Uma equipe de físicos das Universidades de Bristol (Reino Unido), Ilhas Baleares (Espanha), de Viena e do Instituto de Óptica Quântica e Informação Quântica (ambas da Áustria) mostrou como os sistemas quânticos podem evoluir simultaneamente ao longo de duas setas de tempo opostas – tanto para a frente quanto para trás no tempo.

O estudo, publicado na revista Communications Physics, nos leva a repensar como o fluxo do tempo é compreendido e representado em contextos onde as leis quânticas desempenham um papel crucial.

Durante séculos, filósofos e físicos refletiram sobre a existência do tempo. No entanto, no mundo clássico, nossa experiência parece extinguir qualquer dúvida de que o tempo existe e continua. De fato, na natureza, os processos tendem a evoluir espontaneamente de estados com menos desordem para estados com mais desordem, e essa propensão pode ser usada para identificar uma flecha do tempo. Na física, isso é descrito em termos de “entropia”, que é a quantidade física que define a quantidade de desordem em um sistema.

Entropia grande e pequena

A drª Giulia Rubino, dos Laboratórios de Tecnologia de Engenharia Quântica (laboratórios QET) da Universidade de Bristol e autora principal da publicação, disse: “Se um fenômeno produz uma grande quantidade de entropia, observar sua reversão no tempo é tão improvável que se torna essencialmente impossível. No entanto, quando a entropia produzida é pequena o suficiente, há uma probabilidade não desprezível de ver a reversão de um fenômeno ocorrer naturalmente”.

Ela prosseguiu: “Podemos tomar a sequência de coisas que fazemos em nossa rotina matinal como exemplo. Se nos mostrassem nossa pasta de dente movendo-se da escova de dente de volta para o tubo, não teríamos dúvidas de que era uma gravação retrocedida de nosso dia. No entanto, se apertássemos o tubo suavemente para que apenas uma pequena parte da pasta de dente saísse, não seria tão improvável observá-la reentrando no tubo, sugada pela descompressão do tubo”.

Os autores do estudo, sob a orientação do professor Caslav Brukner, da Universidade de Viena e do IQOQI-Viena, aplicaram essa ideia ao domínio quântico. Uma das peculiaridades desse reino é o princípio da superposição quântica, segundo o qual se dois estados de um sistema quântico são possíveis, então esse sistema também pode estar em ambos os estados ao mesmo tempo.

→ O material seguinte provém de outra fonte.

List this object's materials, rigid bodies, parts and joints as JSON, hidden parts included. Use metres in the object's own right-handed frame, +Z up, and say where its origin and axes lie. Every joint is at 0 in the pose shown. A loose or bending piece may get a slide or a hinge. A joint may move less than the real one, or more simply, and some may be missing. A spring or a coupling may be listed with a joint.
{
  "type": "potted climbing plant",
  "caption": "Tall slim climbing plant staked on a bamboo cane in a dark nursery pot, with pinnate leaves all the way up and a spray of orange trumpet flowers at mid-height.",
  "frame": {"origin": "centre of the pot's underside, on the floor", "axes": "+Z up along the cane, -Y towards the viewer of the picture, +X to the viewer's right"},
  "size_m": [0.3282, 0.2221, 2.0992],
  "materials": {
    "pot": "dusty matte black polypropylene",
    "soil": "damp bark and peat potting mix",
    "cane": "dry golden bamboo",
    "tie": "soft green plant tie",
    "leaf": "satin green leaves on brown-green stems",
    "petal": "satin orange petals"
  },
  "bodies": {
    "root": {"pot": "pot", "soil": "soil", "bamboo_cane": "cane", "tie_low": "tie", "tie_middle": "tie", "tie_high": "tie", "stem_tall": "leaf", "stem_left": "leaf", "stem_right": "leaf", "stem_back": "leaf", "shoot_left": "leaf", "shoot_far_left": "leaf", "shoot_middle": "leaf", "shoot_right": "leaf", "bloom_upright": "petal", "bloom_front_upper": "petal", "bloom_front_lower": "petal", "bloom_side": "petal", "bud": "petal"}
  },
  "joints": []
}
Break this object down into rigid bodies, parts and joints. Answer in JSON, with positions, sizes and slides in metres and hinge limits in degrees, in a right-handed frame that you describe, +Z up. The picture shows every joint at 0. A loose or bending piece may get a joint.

“Estendendo esse princípio às setas do tempo, isso resulta que os sistemas quânticos que evoluem em uma ou outra direção temporal (a pasta de dente saindo ou voltando para o tubo) também podem evoluir simultaneamente ao longo de ambas as direções temporais”, afirmou a drª Rubino. “Embora essa ideia pareça um tanto sem sentido quando aplicada à nossa experiência do dia a dia, em seu nível mais fundamental, as leis do universo são baseadas em princípios da mecânica quântica. Isso levanta a questão de por que nunca encontramos essas superposições de fluxo de tempo na natureza.”

Vantagens de desempenho

O dr. Gonzalo Manzano, da Universidade das Ilhas Baleares e coautor do estudo, disse: “Em nosso trabalho, quantificamos a entropia produzida por um sistema que evolui em superposição quântica de processos com flechas de tempo opostas. Descobrimos que isso geralmente resulta em projetar o sistema em uma direção de tempo bem definida, correspondendo ao processo mais provável dos dois. E ainda, quando pequenas quantidades de entropia estão envolvidas (por exemplo, quando há tão pouca pasta de dente derramada que se pode vê-la sendo reabsorvida no tubo), então pode-se observar fisicamente as consequências do sistema ter evoluído ao longo das direções temporais para frente e para trás ao mesmo tempo.”

Além da característica fundamental de que o próprio tempo pode não ser bem definido, o trabalho também tem implicações práticas na termodinâmica quântica. Colocar um sistema quântico em uma superposição de setas de tempo alternativas pode oferecer vantagens no desempenho de máquinas térmicas e refrigeradores.

“Embora o tempo seja frequentemente tratado como um parâmetro continuamente crescente, nosso estudo mostra que as leis que regem seu fluxo em contextos de mecânica quântica são muito mais complexas”, observou a drª Rubino. “Isso pode sugerir que precisamos repensar a maneira como representamos essa quantidade em todos aqueles contextos onde as leis quânticas desempenham um papel crucial.”